[Object modeling scripts]
──────────
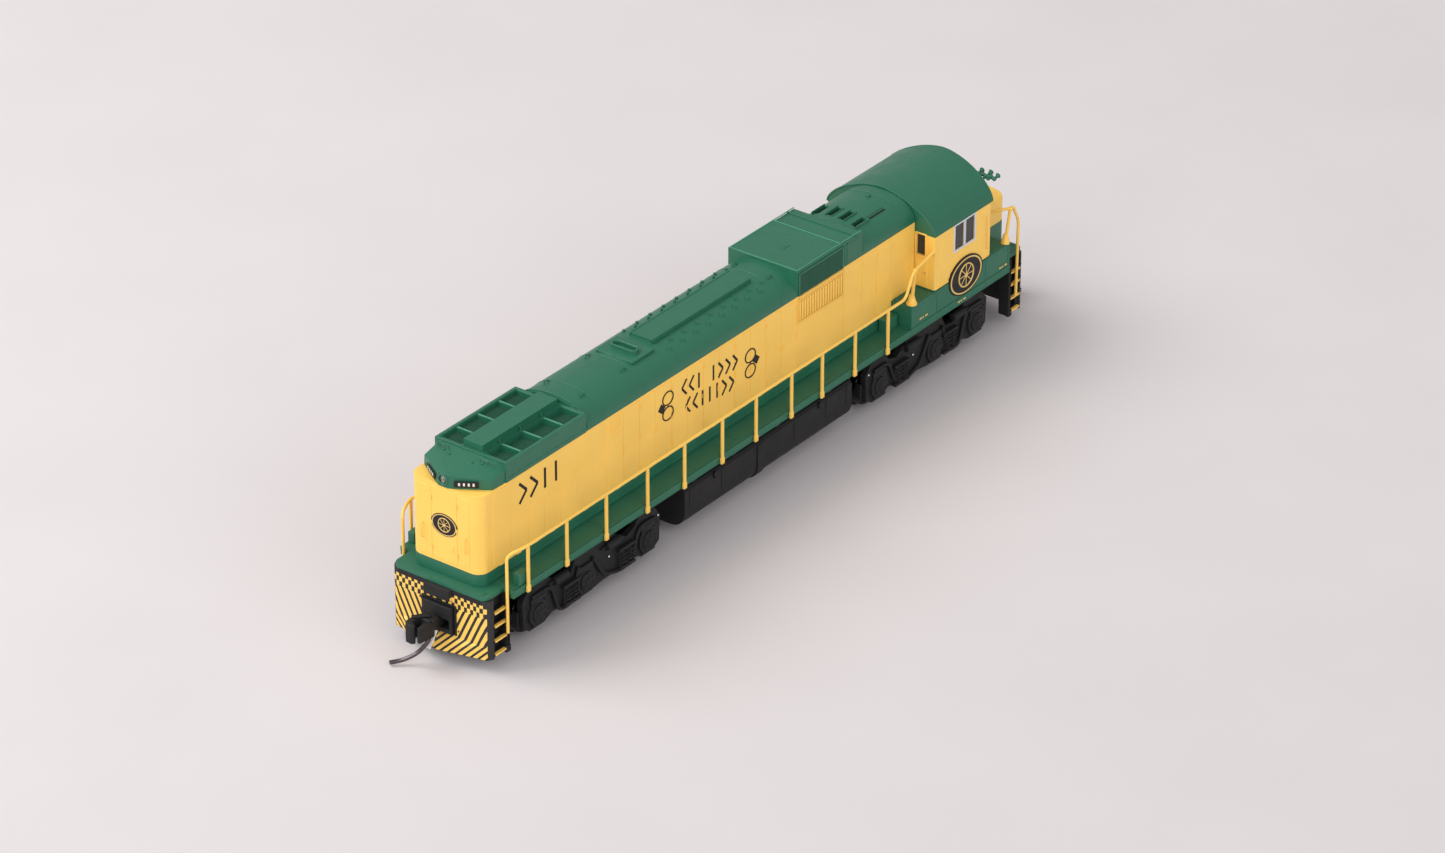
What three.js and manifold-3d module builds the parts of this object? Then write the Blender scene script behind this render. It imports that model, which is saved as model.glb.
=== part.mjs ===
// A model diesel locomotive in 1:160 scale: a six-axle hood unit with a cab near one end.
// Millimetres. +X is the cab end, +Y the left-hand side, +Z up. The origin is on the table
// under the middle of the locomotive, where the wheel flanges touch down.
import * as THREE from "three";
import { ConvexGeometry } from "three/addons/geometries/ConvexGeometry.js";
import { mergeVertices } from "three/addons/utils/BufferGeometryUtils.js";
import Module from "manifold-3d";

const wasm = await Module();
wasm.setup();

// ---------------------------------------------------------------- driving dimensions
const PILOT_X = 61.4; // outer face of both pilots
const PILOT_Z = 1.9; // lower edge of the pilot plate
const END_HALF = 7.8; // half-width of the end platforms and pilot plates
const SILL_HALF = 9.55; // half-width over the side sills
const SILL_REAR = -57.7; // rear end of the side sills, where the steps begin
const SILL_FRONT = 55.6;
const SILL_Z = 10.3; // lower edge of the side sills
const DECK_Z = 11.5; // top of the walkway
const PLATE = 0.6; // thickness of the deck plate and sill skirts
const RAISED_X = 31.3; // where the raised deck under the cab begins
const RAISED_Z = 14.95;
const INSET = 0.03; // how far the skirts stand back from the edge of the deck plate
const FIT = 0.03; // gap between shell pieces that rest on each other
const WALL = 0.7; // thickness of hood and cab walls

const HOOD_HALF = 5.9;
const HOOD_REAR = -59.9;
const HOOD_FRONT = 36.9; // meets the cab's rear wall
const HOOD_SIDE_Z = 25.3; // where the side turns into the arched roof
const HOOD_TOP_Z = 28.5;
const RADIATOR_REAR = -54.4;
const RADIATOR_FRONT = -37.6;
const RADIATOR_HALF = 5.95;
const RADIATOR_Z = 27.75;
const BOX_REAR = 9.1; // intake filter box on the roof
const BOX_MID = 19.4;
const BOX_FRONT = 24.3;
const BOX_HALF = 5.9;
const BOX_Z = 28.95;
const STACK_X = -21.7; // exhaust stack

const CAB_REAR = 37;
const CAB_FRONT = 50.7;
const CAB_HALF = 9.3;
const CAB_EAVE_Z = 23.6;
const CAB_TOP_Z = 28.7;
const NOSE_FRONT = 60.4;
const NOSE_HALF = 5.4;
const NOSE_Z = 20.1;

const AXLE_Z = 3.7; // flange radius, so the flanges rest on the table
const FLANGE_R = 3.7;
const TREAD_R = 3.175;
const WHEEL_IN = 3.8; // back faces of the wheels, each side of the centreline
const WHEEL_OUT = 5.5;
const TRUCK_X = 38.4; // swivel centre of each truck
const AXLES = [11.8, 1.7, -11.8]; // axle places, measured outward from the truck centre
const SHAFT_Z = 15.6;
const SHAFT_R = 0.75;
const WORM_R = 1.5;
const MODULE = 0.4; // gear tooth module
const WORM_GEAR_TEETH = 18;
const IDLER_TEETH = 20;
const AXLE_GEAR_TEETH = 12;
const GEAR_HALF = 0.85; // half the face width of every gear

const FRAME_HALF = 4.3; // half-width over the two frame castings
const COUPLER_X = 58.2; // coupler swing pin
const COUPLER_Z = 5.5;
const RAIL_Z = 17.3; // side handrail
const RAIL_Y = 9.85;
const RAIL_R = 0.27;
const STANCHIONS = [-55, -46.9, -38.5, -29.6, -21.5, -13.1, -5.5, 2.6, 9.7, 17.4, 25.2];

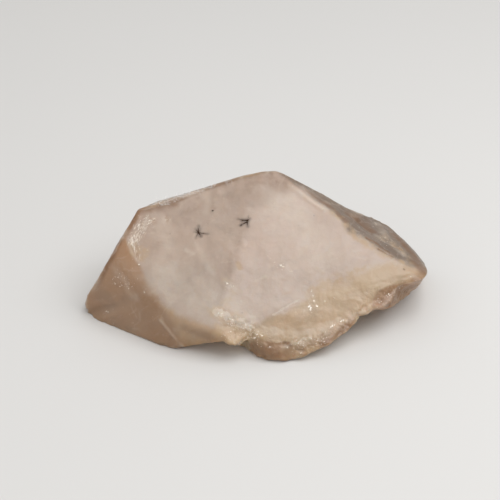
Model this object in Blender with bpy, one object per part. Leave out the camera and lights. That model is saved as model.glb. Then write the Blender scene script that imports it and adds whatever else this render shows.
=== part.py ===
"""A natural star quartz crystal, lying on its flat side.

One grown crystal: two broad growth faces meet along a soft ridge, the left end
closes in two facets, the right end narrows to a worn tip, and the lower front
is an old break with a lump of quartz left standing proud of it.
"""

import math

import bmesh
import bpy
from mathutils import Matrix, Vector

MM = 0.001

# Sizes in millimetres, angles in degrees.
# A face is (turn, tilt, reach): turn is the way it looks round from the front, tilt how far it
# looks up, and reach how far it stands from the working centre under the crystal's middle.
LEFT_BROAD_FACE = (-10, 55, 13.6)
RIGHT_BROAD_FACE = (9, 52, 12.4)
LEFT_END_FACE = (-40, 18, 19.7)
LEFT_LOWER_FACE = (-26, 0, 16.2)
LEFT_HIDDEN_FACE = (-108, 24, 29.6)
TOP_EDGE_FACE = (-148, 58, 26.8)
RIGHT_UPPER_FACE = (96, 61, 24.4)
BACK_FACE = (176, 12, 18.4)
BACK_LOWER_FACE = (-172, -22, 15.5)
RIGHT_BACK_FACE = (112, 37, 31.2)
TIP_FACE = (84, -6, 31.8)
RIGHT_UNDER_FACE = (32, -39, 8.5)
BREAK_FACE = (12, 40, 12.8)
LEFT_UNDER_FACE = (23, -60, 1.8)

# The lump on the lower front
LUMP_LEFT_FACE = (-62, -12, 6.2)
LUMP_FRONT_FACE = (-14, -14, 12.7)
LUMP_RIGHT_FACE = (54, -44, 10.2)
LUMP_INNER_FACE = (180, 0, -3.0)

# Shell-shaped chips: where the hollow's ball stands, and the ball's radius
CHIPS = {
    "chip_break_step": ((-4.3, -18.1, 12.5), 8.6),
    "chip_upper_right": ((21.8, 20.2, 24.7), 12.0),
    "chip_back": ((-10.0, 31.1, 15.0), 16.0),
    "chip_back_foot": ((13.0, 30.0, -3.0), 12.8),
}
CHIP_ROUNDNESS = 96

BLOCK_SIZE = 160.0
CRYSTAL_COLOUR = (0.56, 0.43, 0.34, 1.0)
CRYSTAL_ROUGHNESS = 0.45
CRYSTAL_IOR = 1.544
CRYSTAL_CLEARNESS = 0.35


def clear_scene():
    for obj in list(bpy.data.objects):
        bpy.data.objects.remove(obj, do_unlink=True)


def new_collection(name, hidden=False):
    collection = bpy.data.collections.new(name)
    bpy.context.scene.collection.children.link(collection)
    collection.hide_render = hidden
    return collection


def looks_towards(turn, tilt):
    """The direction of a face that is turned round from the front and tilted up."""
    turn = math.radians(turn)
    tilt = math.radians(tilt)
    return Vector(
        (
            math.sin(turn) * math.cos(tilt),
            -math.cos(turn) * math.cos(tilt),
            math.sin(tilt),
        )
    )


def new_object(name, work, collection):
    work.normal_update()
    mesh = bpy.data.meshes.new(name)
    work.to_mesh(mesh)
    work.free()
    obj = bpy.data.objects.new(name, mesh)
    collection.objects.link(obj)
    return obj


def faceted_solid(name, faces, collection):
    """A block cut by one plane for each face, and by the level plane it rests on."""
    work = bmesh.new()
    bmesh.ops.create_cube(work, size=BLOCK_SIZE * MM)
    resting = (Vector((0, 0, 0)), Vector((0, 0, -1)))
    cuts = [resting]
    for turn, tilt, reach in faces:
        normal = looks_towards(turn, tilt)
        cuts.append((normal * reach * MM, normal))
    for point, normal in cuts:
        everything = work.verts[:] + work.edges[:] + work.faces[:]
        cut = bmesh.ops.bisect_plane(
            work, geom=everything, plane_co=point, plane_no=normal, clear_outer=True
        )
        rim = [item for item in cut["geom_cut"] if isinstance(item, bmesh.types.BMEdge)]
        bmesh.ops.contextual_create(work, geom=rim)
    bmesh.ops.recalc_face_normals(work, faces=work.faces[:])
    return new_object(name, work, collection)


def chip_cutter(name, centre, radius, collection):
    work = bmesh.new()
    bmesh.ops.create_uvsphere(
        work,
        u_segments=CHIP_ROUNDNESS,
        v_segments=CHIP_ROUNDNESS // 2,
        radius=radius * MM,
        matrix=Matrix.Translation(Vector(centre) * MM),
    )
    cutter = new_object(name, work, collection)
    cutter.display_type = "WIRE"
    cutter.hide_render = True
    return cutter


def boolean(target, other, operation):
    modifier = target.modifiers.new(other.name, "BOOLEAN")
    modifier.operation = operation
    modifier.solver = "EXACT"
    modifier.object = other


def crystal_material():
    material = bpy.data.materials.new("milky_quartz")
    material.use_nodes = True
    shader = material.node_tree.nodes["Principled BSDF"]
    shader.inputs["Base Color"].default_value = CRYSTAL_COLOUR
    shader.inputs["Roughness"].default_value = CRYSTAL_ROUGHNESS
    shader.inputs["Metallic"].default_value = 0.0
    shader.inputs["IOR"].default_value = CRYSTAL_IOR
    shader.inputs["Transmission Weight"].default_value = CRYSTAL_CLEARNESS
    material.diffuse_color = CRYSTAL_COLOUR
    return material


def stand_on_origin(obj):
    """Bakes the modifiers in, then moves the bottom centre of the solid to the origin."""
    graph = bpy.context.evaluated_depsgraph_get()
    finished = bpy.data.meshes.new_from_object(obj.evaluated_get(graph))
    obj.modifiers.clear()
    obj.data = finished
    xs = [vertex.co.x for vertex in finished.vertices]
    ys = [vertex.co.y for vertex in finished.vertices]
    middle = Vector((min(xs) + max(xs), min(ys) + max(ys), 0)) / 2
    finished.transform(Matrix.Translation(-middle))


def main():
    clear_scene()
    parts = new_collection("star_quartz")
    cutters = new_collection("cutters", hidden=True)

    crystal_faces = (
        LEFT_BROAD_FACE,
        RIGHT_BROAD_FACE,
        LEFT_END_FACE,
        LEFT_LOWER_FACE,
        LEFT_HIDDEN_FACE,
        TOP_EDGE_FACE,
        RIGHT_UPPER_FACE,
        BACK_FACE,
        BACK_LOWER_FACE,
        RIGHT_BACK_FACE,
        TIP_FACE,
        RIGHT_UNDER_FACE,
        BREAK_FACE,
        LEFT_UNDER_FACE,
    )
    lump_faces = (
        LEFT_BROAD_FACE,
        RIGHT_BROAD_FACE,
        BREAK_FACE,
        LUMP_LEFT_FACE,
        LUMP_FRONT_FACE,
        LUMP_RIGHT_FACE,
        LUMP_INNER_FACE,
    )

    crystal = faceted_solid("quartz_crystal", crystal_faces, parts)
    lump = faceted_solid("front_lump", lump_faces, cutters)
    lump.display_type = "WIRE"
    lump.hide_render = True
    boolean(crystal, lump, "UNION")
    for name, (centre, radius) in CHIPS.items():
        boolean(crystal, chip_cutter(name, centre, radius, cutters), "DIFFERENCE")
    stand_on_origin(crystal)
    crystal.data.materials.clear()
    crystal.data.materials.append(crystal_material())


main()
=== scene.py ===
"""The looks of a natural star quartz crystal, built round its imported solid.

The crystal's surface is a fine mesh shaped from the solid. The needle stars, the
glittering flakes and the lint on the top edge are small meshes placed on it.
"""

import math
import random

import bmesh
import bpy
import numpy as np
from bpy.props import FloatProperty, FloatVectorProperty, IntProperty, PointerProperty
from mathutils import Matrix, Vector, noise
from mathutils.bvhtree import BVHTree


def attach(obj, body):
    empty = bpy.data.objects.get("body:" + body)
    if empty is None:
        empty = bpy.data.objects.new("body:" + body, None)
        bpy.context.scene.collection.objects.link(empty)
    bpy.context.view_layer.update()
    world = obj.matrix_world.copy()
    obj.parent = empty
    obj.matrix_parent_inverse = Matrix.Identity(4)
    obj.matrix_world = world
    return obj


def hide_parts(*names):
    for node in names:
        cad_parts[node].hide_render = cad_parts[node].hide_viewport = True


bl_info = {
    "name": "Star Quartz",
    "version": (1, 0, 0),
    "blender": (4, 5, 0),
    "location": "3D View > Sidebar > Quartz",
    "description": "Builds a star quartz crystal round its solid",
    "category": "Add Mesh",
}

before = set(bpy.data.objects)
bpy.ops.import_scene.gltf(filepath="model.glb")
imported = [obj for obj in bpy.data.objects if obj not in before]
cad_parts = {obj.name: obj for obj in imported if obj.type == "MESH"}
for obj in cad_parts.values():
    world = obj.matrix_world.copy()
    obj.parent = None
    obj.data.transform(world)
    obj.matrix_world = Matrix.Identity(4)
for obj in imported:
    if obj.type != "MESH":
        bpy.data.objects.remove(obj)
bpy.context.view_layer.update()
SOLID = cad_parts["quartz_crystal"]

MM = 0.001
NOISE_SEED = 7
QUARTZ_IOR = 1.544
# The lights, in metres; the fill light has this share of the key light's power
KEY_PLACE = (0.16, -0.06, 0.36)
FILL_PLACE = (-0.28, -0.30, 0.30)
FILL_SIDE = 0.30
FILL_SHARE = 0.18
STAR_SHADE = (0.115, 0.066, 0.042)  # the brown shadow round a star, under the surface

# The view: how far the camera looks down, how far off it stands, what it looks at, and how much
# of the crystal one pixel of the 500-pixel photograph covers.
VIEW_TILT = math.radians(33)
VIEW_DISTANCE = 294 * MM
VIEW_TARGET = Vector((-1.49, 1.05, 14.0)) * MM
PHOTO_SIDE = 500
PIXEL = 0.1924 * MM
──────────
**Stated goal**
Return verbatim the lines that run from the line containing "Model this object" through the line containing "LUMP_INNER_FACE = (180, 0, -3.0)", inclusive.

**Full solution**
Model this object in Blender with bpy, one object per part. Leave out the camera and lights. That model is saved as model.glb. Then write the Blender scene script that imports it and adds whatever else this render shows.
=== part.py ===
"""A natural star quartz crystal, lying on its flat side.

One grown crystal: two broad growth faces meet along a soft ridge, the left end
closes in two facets, the right end narrows to a worn tip, and the lower front
is an old break with a lump of quartz left standing proud of it.
"""

import math

import bmesh
import bpy
from mathutils import Matrix, Vector

MM = 0.001

# Sizes in millimetres, angles in degrees.
# A face is (turn, tilt, reach): turn is the way it looks round from the front, tilt how far it
# looks up, and reach how far it stands from the working centre under the crystal's middle.
LEFT_BROAD_FACE = (-10, 55, 13.6)
RIGHT_BROAD_FACE = (9, 52, 12.4)
LEFT_END_FACE = (-40, 18, 19.7)
LEFT_LOWER_FACE = (-26, 0, 16.2)
LEFT_HIDDEN_FACE = (-108, 24, 29.6)
TOP_EDGE_FACE = (-148, 58, 26.8)
RIGHT_UPPER_FACE = (96, 61, 24.4)
BACK_FACE = (176, 12, 18.4)
BACK_LOWER_FACE = (-172, -22, 15.5)
RIGHT_BACK_FACE = (112, 37, 31.2)
TIP_FACE = (84, -6, 31.8)
RIGHT_UNDER_FACE = (32, -39, 8.5)
BREAK_FACE = (12, 40, 12.8)
LEFT_UNDER_FACE = (23, -60, 1.8)

# The lump on the lower front
LUMP_LEFT_FACE = (-62, -12, 6.2)
LUMP_FRONT_FACE = (-14, -14, 12.7)
LUMP_RIGHT_FACE = (54, -44, 10.2)
LUMP_INNER_FACE = (180, 0, -3.0)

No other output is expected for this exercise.